■ **PROBLEM REQUIREMENTS**: Your task is to repeat the listing exactly.

■ **AVAILABLE DATA**:
------------------------------------------------------------------------

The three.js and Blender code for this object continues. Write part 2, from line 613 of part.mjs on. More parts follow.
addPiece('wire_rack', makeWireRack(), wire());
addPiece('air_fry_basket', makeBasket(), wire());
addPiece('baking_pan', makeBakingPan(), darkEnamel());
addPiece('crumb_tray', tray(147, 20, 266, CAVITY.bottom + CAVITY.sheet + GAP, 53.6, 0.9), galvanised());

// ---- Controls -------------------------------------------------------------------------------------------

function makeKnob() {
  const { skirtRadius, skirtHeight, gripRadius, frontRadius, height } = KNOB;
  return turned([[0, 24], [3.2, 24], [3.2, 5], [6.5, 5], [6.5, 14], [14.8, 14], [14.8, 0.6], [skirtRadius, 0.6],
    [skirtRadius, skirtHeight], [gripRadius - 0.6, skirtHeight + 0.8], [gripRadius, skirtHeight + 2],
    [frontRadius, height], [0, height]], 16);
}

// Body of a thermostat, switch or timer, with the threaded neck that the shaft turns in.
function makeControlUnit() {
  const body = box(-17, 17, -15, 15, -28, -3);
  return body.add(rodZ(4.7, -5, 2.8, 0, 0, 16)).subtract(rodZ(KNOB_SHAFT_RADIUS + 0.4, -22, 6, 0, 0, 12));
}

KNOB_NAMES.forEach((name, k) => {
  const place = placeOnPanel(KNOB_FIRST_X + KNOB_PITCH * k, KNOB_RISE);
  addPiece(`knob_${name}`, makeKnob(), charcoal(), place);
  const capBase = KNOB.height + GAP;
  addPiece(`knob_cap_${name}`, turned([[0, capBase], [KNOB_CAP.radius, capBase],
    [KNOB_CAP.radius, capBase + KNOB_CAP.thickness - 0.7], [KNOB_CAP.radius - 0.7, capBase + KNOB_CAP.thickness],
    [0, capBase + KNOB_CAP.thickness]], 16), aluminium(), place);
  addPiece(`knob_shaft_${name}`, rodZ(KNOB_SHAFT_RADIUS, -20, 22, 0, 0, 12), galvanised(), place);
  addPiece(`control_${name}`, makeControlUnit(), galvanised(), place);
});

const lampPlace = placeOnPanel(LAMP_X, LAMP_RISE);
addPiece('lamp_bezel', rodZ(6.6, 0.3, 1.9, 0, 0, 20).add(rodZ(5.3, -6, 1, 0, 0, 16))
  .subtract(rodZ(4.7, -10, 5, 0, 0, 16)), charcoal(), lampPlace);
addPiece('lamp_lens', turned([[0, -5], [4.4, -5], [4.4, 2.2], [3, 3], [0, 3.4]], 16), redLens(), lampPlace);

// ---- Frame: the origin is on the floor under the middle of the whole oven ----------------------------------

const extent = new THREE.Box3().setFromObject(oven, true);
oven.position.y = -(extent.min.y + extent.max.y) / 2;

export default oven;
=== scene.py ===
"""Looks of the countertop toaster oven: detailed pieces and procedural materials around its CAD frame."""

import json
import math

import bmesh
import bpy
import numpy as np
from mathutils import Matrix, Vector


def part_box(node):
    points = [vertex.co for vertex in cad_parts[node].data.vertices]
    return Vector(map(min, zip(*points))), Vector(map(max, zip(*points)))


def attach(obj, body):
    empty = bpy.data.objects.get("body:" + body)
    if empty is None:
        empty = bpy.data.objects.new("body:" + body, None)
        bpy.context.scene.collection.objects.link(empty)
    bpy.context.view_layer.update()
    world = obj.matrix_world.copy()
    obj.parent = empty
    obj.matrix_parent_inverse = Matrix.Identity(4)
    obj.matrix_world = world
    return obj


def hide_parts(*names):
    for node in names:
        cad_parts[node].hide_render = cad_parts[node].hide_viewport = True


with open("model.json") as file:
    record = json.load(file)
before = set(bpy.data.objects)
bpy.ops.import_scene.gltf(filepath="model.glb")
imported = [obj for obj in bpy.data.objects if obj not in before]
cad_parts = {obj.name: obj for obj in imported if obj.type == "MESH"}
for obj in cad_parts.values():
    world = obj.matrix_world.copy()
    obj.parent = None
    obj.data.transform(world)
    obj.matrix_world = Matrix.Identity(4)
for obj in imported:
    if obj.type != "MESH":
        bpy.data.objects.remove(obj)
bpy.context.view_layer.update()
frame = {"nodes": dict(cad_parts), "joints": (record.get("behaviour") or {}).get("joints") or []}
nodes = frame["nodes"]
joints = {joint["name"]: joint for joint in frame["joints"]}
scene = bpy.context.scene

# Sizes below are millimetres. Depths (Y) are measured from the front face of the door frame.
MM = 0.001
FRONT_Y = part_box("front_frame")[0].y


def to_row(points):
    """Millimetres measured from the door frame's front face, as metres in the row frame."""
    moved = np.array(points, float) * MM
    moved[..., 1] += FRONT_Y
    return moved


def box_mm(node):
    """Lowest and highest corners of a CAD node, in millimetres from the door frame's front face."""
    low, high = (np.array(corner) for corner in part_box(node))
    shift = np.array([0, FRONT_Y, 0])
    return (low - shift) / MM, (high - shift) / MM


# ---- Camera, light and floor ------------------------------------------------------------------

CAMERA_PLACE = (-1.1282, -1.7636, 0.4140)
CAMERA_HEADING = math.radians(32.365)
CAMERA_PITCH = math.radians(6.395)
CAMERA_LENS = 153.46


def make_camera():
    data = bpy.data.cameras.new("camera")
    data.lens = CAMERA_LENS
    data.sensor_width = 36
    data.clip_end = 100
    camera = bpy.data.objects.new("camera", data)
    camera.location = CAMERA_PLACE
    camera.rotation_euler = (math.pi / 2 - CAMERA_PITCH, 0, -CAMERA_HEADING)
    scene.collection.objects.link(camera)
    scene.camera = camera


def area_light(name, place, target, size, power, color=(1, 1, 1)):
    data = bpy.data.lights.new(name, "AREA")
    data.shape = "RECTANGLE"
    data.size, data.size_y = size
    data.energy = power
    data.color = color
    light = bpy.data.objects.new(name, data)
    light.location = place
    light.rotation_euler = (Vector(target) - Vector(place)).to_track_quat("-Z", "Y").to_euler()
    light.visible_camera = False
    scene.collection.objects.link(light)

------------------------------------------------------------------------

■ **SOLUTION TO THIS TASK**:
The three.js and Blender code for this object continues. Write part 2, from line 613 of part.mjs on. More parts follow.
addPiece('wire_rack', makeWireRack(), wire());
addPiece('air_fry_basket', makeBasket(), wire());
addPiece('baking_pan', makeBakingPan(), darkEnamel());
addPiece('crumb_tray', tray(147, 20, 266, CAVITY.bottom + CAVITY.sheet + GAP, 53.6, 0.9), galvanised());

// ---- Controls -------------------------------------------------------------------------------------------

function makeKnob() {
  const { skirtRadius, skirtHeight, gripRadius, frontRadius, height } = KNOB;
  return turned([[0, 24], [3.2, 24], [3.2, 5], [6.5, 5], [6.5, 14], [14.8, 14], [14.8, 0.6], [skirtRadius, 0.6],
    [skirtRadius, skirtHeight], [gripRadius - 0.6, skirtHeight + 0.8], [gripRadius, skirtHeight + 2],
    [frontRadius, height], [0, height]], 16);
}

// Body of a thermostat, switch or timer, with the threaded neck that the shaft turns in.
function makeControlUnit() {
  const body = box(-17, 17, -15, 15, -28, -3);
  return body.add(rodZ(4.7, -5, 2.8, 0, 0, 16)).subtract(rodZ(KNOB_SHAFT_RADIUS + 0.4, -22, 6, 0, 0, 12));
}

KNOB_NAMES.forEach((name, k) => {
  const place = placeOnPanel(KNOB_FIRST_X + KNOB_PITCH * k, KNOB_RISE);
  addPiece(`knob_${name}`, makeKnob(), charcoal(), place);
  const capBase = KNOB.height + GAP;
  addPiece(`knob_cap_${name}`, turned([[0, capBase], [KNOB_CAP.radius, capBase],
    [KNOB_CAP.radius, capBase + KNOB_CAP.thickness - 0.7], [KNOB_CAP.radius - 0.7, capBase + KNOB_CAP.thickness],
    [0, capBase + KNOB_CAP.thickness]], 16), aluminium(), place);
  addPiece(`knob_shaft_${name}`, rodZ(KNOB_SHAFT_RADIUS, -20, 22, 0, 0, 12), galvanised(), place);
  addPiece(`control_${name}`, makeControlUnit(), galvanised(), place);
});

const lampPlace = placeOnPanel(LAMP_X, LAMP_RISE);
addPiece('lamp_bezel', rodZ(6.6, 0.3, 1.9, 0, 0, 20).add(rodZ(5.3, -6, 1, 0, 0, 16))
  .subtract(rodZ(4.7, -10, 5, 0, 0, 16)), charcoal(), lampPlace);
addPiece('lamp_lens', turned([[0, -5], [4.4, -5], [4.4, 2.2], [3, 3], [0, 3.4]], 16), redLens(), lampPlace);

// ---- Frame: the origin is on the floor under the middle of the whole oven ----------------------------------

const extent = new THREE.Box3().setFromObject(oven, true);
oven.position.y = -(extent.min.y + extent.max.y) / 2;

export default oven;
=== scene.py ===
"""Looks of the countertop toaster oven: detailed pieces and procedural materials around its CAD frame."""

import json
import math

import bmesh
import bpy
import numpy as np
from mathutils import Matrix, Vector


def part_box(node):
    points = [vertex.co for vertex in cad_parts[node].data.vertices]
    return Vector(map(min, zip(*points))), Vector(map(max, zip(*points)))


def attach(obj, body):
    empty = bpy.data.objects.get("body:" + body)
    if empty is None:
        empty = bpy.data.objects.new("body:" + body, None)
        bpy.context.scene.collection.objects.link(empty)
    bpy.context.view_layer.update()
    world = obj.matrix_world.copy()
    obj.parent = empty
    obj.matrix_parent_inverse = Matrix.Identity(4)
    obj.matrix_world = world
    return obj


def hide_parts(*names):
    for node in names:
        cad_parts[node].hide_render = cad_parts[node].hide_viewport = True


with open("model.json") as file:
    record = json.load(file)
before = set(bpy.data.objects)
bpy.ops.import_scene.gltf(filepath="model.glb")
imported = [obj for obj in bpy.data.objects if obj not in before]
cad_parts = {obj.name: obj for obj in imported if obj.type == "MESH"}
for obj in cad_parts.values():
    world = obj.matrix_world.copy()
    obj.parent = None
    obj.data.transform(world)
    obj.matrix_world = Matrix.Identity(4)
for obj in imported:
    if obj.type != "MESH":
        bpy.data.objects.remove(obj)
bpy.context.view_layer.update()
frame = {"nodes": dict(cad_parts), "joints": (record.get("behaviour") or {}).get("joints") or []}
nodes = frame["nodes"]
joints = {joint["name"]: joint for joint in frame["joints"]}
scene = bpy.context.scene

# Sizes below are millimetres. Depths (Y) are measured from the front face of the door frame.
MM = 0.001
FRONT_Y = part_box("front_frame")[0].y


def to_row(points):
    """Millimetres measured from the door frame's front face, as metres in the row frame."""
    moved = np.array(points, float) * MM
    moved[..., 1] += FRONT_Y
    return moved


def box_mm(node):
    """Lowest and highest corners of a CAD node, in millimetres from the door frame's front face."""
    low, high = (np.array(corner) for corner in part_box(node))
    shift = np.array([0, FRONT_Y, 0])
    return (low - shift) / MM, (high - shift) / MM


# ---- Camera, light and floor ------------------------------------------------------------------

CAMERA_PLACE = (-1.1282, -1.7636, 0.4140)
CAMERA_HEADING = math.radians(32.365)
CAMERA_PITCH = math.radians(6.395)
CAMERA_LENS = 153.46


def make_camera():
    data = bpy.data.cameras.new("camera")
    data.lens = CAMERA_LENS
    data.sensor_width = 36
    data.clip_end = 100
    camera = bpy.data.objects.new("camera", data)
    camera.location = CAMERA_PLACE
    camera.rotation_euler = (math.pi / 2 - CAMERA_PITCH, 0, -CAMERA_HEADING)
    scene.collection.objects.link(camera)
    scene.camera = camera


def area_light(name, place, target, size, power, color=(1, 1, 1)):
    data = bpy.data.lights.new(name, "AREA")
    data.shape = "RECTANGLE"
    data.size, data.size_y = size
    data.energy = power
    data.color = color
    light = bpy.data.objects.new(name, data)
    light.location = place
    light.rotation_euler = (Vector(target) - Vector(place)).to_track_quat("-Z", "Y").to_euler()
    light.visible_camera = False
    scene.collection.objects.link(light)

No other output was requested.